#### [Goal of the exercise]
Repeat each line word for word.

#### [Supplied data]
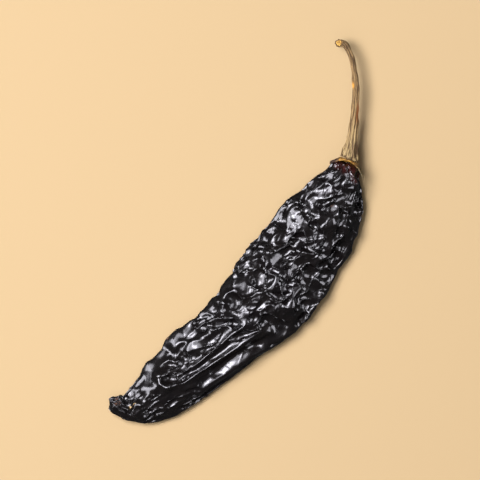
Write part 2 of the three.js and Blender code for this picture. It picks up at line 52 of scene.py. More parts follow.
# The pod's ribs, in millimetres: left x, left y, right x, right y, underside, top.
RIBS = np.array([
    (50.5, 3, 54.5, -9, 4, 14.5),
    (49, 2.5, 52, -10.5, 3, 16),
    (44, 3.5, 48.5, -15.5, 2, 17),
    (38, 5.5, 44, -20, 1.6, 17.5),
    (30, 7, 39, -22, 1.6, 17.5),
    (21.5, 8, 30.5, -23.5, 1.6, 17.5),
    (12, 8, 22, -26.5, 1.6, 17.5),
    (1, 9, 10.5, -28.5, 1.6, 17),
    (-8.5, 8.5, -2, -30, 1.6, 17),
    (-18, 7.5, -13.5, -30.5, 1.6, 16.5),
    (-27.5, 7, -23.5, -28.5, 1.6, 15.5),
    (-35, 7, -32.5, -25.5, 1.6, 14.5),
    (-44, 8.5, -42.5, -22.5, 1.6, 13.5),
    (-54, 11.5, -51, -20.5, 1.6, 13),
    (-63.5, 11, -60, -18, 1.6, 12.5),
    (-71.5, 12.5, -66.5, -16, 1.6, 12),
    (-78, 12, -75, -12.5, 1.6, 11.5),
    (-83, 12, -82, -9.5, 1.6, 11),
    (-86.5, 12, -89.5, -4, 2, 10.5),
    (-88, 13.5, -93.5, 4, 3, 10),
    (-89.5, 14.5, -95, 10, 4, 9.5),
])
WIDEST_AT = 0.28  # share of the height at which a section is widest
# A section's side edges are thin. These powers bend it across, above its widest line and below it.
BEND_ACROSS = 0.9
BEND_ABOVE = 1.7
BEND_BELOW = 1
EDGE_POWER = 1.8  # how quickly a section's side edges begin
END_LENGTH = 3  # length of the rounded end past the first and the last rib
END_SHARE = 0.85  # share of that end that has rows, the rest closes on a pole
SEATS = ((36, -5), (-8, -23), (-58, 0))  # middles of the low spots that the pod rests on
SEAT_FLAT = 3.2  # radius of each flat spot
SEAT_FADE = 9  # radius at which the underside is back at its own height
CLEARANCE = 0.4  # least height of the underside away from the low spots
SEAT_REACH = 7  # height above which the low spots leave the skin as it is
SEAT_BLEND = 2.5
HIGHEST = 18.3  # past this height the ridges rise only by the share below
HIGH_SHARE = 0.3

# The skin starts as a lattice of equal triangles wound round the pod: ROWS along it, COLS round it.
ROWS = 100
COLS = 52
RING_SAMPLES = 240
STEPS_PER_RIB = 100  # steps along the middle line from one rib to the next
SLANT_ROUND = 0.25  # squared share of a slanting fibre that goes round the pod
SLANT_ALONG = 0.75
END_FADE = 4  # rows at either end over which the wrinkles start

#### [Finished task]
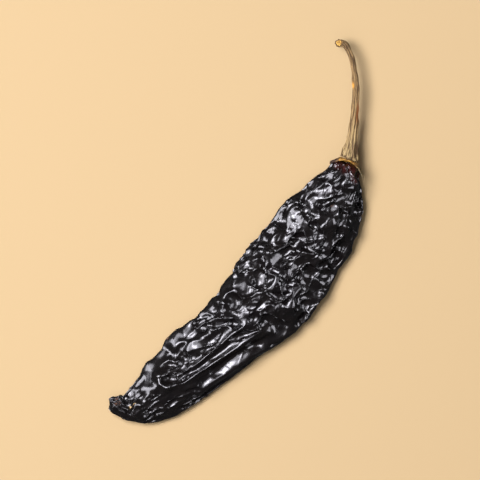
Write part 2 of the three.js and Blender code for this picture. It picks up at line 52 of scene.py. More parts follow.
# The pod's ribs, in millimetres: left x, left y, right x, right y, underside, top.
RIBS = np.array([
    (50.5, 3, 54.5, -9, 4, 14.5),
    (49, 2.5, 52, -10.5, 3, 16),
    (44, 3.5, 48.5, -15.5, 2, 17),
    (38, 5.5, 44, -20, 1.6, 17.5),
    (30, 7, 39, -22, 1.6, 17.5),
    (21.5, 8, 30.5, -23.5, 1.6, 17.5),
    (12, 8, 22, -26.5, 1.6, 17.5),
    (1, 9, 10.5, -28.5, 1.6, 17),
    (-8.5, 8.5, -2, -30, 1.6, 17),
    (-18, 7.5, -13.5, -30.5, 1.6, 16.5),
    (-27.5, 7, -23.5, -28.5, 1.6, 15.5),
    (-35, 7, -32.5, -25.5, 1.6, 14.5),
    (-44, 8.5, -42.5, -22.5, 1.6, 13.5),
    (-54, 11.5, -51, -20.5, 1.6, 13),
    (-63.5, 11, -60, -18, 1.6, 12.5),
    (-71.5, 12.5, -66.5, -16, 1.6, 12),
    (-78, 12, -75, -12.5, 1.6, 11.5),
    (-83, 12, -82, -9.5, 1.6, 11),
    (-86.5, 12, -89.5, -4, 2, 10.5),
    (-88, 13.5, -93.5, 4, 3, 10),
    (-89.5, 14.5, -95, 10, 4, 9.5),
])
WIDEST_AT = 0.28  # share of the height at which a section is widest
# A section's side edges are thin. These powers bend it across, above its widest line and below it.
BEND_ACROSS = 0.9
BEND_ABOVE = 1.7
BEND_BELOW = 1
EDGE_POWER = 1.8  # how quickly a section's side edges begin
END_LENGTH = 3  # length of the rounded end past the first and the last rib
END_SHARE = 0.85  # share of that end that has rows, the rest closes on a pole
SEATS = ((36, -5), (-8, -23), (-58, 0))  # middles of the low spots that the pod rests on
SEAT_FLAT = 3.2  # radius of each flat spot
SEAT_FADE = 9  # radius at which the underside is back at its own height
CLEARANCE = 0.4  # least height of the underside away from the low spots
SEAT_REACH = 7  # height above which the low spots leave the skin as it is
SEAT_BLEND = 2.5
HIGHEST = 18.3  # past this height the ridges rise only by the share below
HIGH_SHARE = 0.3

# The skin starts as a lattice of equal triangles wound round the pod: ROWS along it, COLS round it.
ROWS = 100
COLS = 52
RING_SAMPLES = 240
STEPS_PER_RIB = 100  # steps along the middle line from one rib to the next
SLANT_ROUND = 0.25  # squared share of a slanting fibre that goes round the pod
SLANT_ALONG = 0.75
END_FADE = 4  # rows at either end over which the wrinkles start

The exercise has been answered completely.